A recent study by Merrill Lynch found that advisers still operate under unconscious and implicit biases, which works against them when trying to connect with female investors. Types of preconceived bias include believing that all women are the same, women are less knowledgeable about investing and that they need simplified financial advice.
Many advisers do not realise that these thoughts affect the level of advice and planning they offer female investors, as they operate under the mindset that women require someone to upheave their plans and take over for them. This makes potential female investors feel alienated and explains why 73% of UK female clients feel their advisers cannot empathise with their lifestyle, according to a 2019 market review by Boyden. From conversations with female investors, what is found is that many require partnership. They do not want or need someone to take over their portfolio. They do want a coach to assist them and acknowledge that they are capable of making good decisions.
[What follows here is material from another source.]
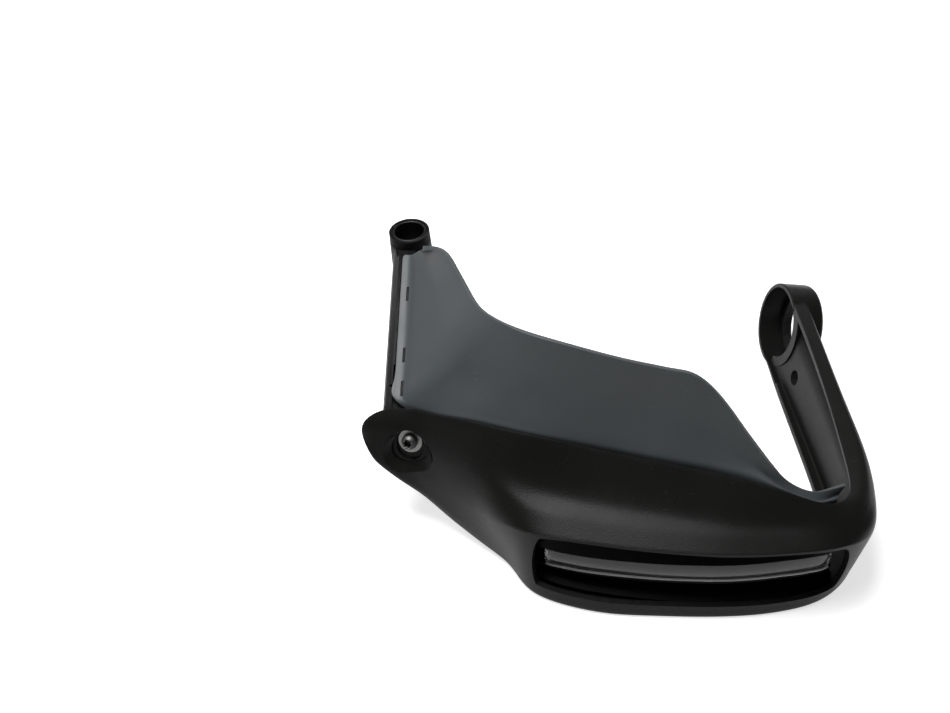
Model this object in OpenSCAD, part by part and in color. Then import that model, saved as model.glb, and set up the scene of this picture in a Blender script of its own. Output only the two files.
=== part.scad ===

This unconscious bias is also present in meetings between heterosexual couples and financial advisers. Merrill Lynch experts found advisers (including female advisers) spent 60% of couples’ meetings focused on the man. Ultimately, this demonstrated that advisers clearly favour men as the decision-makers over household assets, even if this is unintentional. This is despite the fact that younger generations of married women, often 45 and under, are twice as likely than older married women to make the financial decisions in their families.
Advisers should take these biases seriously, work to create new balanced habits, deploy training to correct them, and put in place a client service and communication framework that is inclusive of female clients and spouses.
The need for empathetic financial wellness
A McKinsey 2020 report found that women are one of the worst affected groups from the current pandemic, making up 39% of global employment but accounting for 54% percent of job losses.
As schools close and family members fall ill, many have shortened working hours or stepped down from positions to take on caregiving responsibilities. Thus, female clients want more support throughout their family’s financial lives. It is critical for advisers to bring the same empathetic environment they would face-to-face, across various digital channels.
This is possible using highly scalable digital tools, to help clients set and hit multiple goals that span beyond just finance and create a more holistic picture. This would cover planning for unexpected events, general financial wellness, and life goals. This allows clients to measure the progress of their plans, adjust goals, organise important documents securely and have an entire financial picture. The net effect of this approach for the adviser is a far stronger relationship, as the investor feels their entire financial life is being considered and taken care of.
Choose to challenge
International Women’s Day offers a chance for an open dialog and a moment of reflection. For the financial advice industry, it offers a chance to look ahead and make plans to build better businesses.
BCG 2020 research estimates that women will control £68 trillion of global wealth by 2023. For those forward-thinking financial advisers, there is a massive revenue opportunity. The answer lies in providing the right service – empowering women through a mixture of high-touch human support with self-service digital options to allow them to control their own financial future.
But this can only be achieved if financial advisers themselves choose to challenge how they engage and serve female clients. Those that do will help to improve financial equality through a sound business case.